Example 4: Does the Prim Exist?

When working with large amounts of data it is key to make sure that a prim exists before trying to override it. We can get the child of a prim using GetChild(). If it was unable to find the child, it will return an invalid UsdPrim. An invalid prim will evaluate as False when treated as a boolean. You can use Usd.Object.IsValid() to check if the prim is valid or exists.

from pxr import Usd

file_path = "_assets/prim_hierarchy.usda"
stage: Usd.Stage = Usd.Stage.Open(file_path)

prim: Usd.Prim = stage.GetPrimAtPath("/Geometry")
child_prim: Usd.Prim
if child_prim := prim.GetChild("Box"):
    print("Child prim exists")
else:
    print("Child prim DOES NOT exist")

Child prim DOES NOT exist

Here is the USDA output of _assets/prim_hierarchy.usda to verify.

        #usda 1.0

def Scope "Geometry"
{
    def Xform "GroupTransform"
    {
        def Cube "Box"
        {
        }
    }
}


    

Box is not a child of Geometry. If we change Box to GroupTransform then it will print out “Child prim exists”. That is because GetChild() only returns the direct child of the prim, not nested children.

from pxr import Usd

file_path = "_assets/prim_hierarchy.usda"
stage: Usd.Stage = Usd.Stage.Open(file_path)

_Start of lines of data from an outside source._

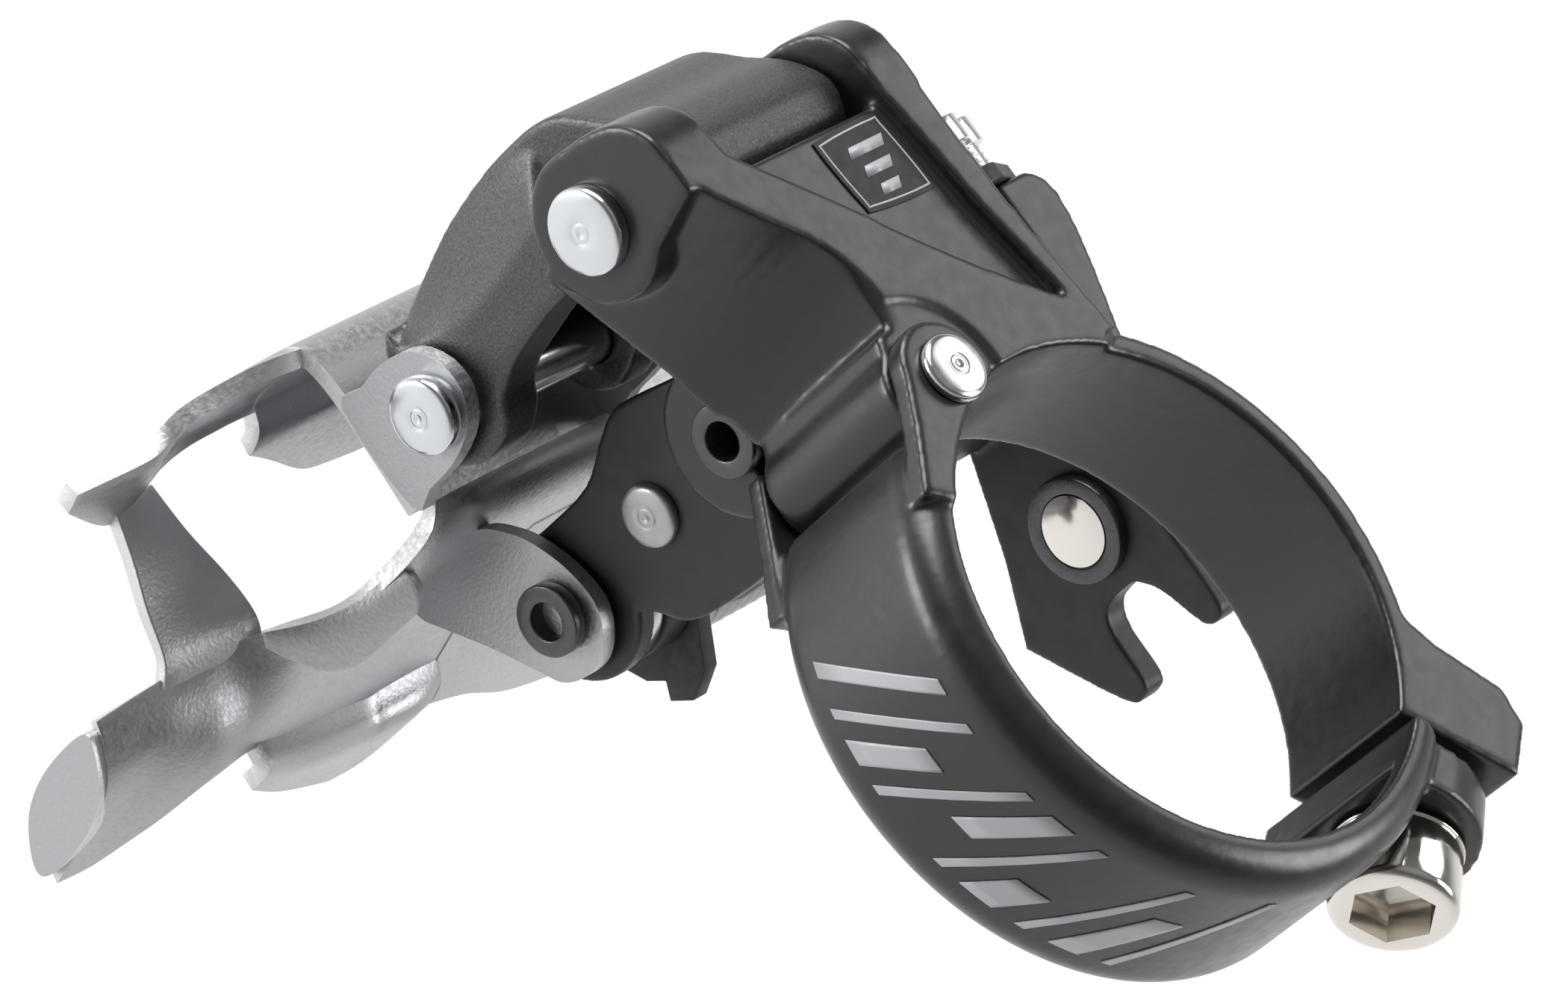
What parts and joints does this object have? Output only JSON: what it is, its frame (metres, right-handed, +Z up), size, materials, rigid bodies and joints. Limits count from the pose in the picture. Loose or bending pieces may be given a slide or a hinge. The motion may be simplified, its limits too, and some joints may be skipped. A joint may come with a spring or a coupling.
{
  "type": "front derailleur",
  "caption": "Band-clamp front derailleur for a bicycle: hinged seat-tube clamp, parallelogram links and a curved chain cage that swings outboard.",
  "frame": {"origin": "centre of the seat-tube clamp bore, at the middle of the fixed clamp half", "axes": "+Z up along the seat tube, +X bike forward, +Y to the left of the bike (chain side is -Y)"},
  "size_m": [0.1005, 0.0732, 0.09],
  "materials": {
    "black_paint": "satin black paint, light orange peel",
    "grey_cast": "bead-blasted dark grey metallic",
    "label_ink": "printed grey",
    "zinc_pin": "bright zinc",
    "dull_zinc": "dull zinc",
    "nickel": "bright nickel",
    "dark_steel": "dark steel",
    "cage_steel": "satin silver",
    "black_plastic": "matte"
  },
  "bodies": {
    "body": {"body_bracket": "black_paint", "top_label": "label_ink", "outer_link_pin": "zinc_pin", "inner_link_pin": "dark_steel", "limit_screw_plate": "black_plastic", "clamp_hinge_pin": "zinc_pin"},
    "band": {"clamp_band": "black_paint", "band_decal": "label_ink"},
    "clamp_screw": {"clamp_bolt": "nickel", "clamp_bolt_washer": "nickel"},
    "outer_link": {"outer_link": "grey_cast"},
    "inner_link": {"inner_link_plate": "black_paint", "inner_link_barrel": "dark_steel", "inner_link_stay": "dark_steel", "inner_link_rivet": "dull_zinc", "cable_arm": "black_paint", "cable_nut": "nickel", "spring_sleeve": "dark_steel", "spring_washer": "zinc_pin", "spring_collar": "black_plastic", "spring_hook": "black_plastic", "return_spring": "dark_steel"},
    "cable_screw": {"cable_bolt": "nickel", "cable_washer": "nickel"},
    "cage": {"cage_outer_plate": "cage_steel", "cage_inner_plate": "cage_steel", "cage_nose_bridge": "cage_steel", "cage_tail_spacer": "cage_steel", "cage_tail_screw": "nickel", "cage_outer_pin": "zinc_pin", "cage_inner_pin": "dark_steel"},
    "limit_low": {"limit_screw_low": "zinc_pin"},
    "limit_high": {"limit_screw_high": "zinc_pin"}
  },
  "joints": [
    {"name": "swing", "type": "hinge", "parent": "body", "child": "inner_link", "pos_m": [0, -0.0243, -0.0098], "axis": [-1, 0, 0], "range_deg": [0, 45]},
    {"name": "outer_link_swing", "type": "hinge", "parent": "body", "child": "outer_link", "pos_m": [0.003, -0.0381, -0.0016], "axis": [-1, 0, 0], "range_deg": [0, 45]},
    {"name": "cage_pivot", "type": "hinge", "parent": "inner_link", "child": "cage", "pos_m": [0, -0.0232, -0.031], "axis": [-1, 0, 0], "range_deg": [-45, 0], "deforming": ["return_spring"]},
    {"name": "band_open", "type": "hinge", "parent": "body", "child": "band", "pos_m": [0.0072, -0.0183, 0], "axis": [0, 0, -1], "range_deg": [0, 3.5]},
    {"name": "clamp_bolt_out", "type": "slide", "parent": "body", "child": "clamp_screw", "axis": [0.7885, 0.615, 0], "range_m": [0, 0.00251]},
    {"name": "cable_bolt_turn", "type": "hinge", "parent": "inner_link", "child": "cable_screw", "pos_m": [-0.022, -0.0095, -0.017], "axis": [1, 0, 0], "range_deg": [0, 360]},
    {"name": "limit_low_turn", "type": "hinge", "parent": "body", "child": "limit_low", "pos_m": [-0.0107, -0.03, 0.0026], "axis": [0, 1, 0], "range_deg": [-180, 180]},
    {"name": "limit_high_turn", "type": "hinge", "parent": "body", "child": "limit_high", "pos_m": [-0.0145, -0.03, 0.0002], "axis": [0, 1, 0], "range_deg": [-180, 180]}
  ],
  "couplings": [
    {"joint": "outer_link_swing", "follows": "swing", "ratio": 1},
    {"joint": "cage_pivot", "follows": "swing", "ratio": -1},
    {"joint": "clamp_bolt_out", "follows": "band_open", "m_per_rad": 0.04094}
  ]
}
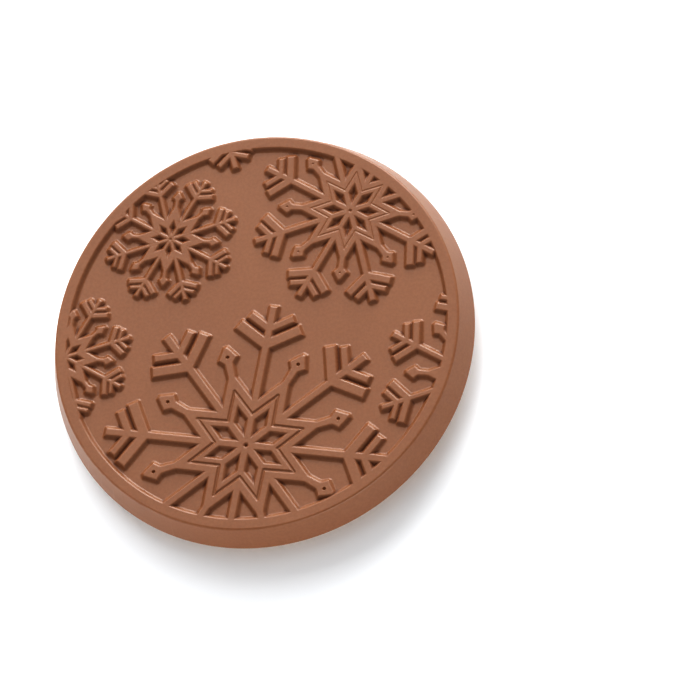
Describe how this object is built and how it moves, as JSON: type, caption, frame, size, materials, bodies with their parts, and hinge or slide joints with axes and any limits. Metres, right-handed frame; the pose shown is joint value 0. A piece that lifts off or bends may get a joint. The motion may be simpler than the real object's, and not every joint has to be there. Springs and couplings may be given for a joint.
{
  "type": "moulded chocolate disc with a golden biscuit set in its back",
  "caption": "Round milk chocolate disc moulded with snowflakes, with a ridged golden biscuit set into its back, lying face up.",
  "frame": {"origin": "centre of the bottom face, on the surface that the biscuit rests on", "axes": "+Z along the disc's axis, towards the snowflakes; +Y towards the two snowflakes that face each other across the top of the face, so the largest snowflake is on the -Y side"},
  "size_m": [0.0508, 0.0508, 0.0068],
  "materials": {
    "milk_chocolate": "satin milk chocolate, moulded",
    "golden_biscuit": "matt, baked pale gold"
  },
  "bodies": {
    "root": {"chocolate": "milk_chocolate", "biscuit": "golden_biscuit"}
  },
  "joints": []
}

prim: Usd.Prim = stage.GetPrimAtPath("/Geometry")
child_prim: Usd.Prim
if child_prim := prim.GetChild("GroupTransform"):
    print("Child prim exists")
else:
    print("Child prim DOES NOT exist")

Child prim exists

Here is the USDA output of _assets/prim_hierarchy.usda to verify.

        #usda 1.0

def Scope "Geometry"
{
    def Xform "GroupTransform"
    {
        def Cube "Box"
        {
        }
    }
}


    

Key Takeaways

In this lesson, we covered what a prim is in the context of OpenUSD, its characteristics, and its role in building and managing 3D scenes. We also looked at how prims facilitate data encapsulation and sharing, which are critical for complex 3D project workflows. Understanding prims is foundational as we start working with OpenUSD.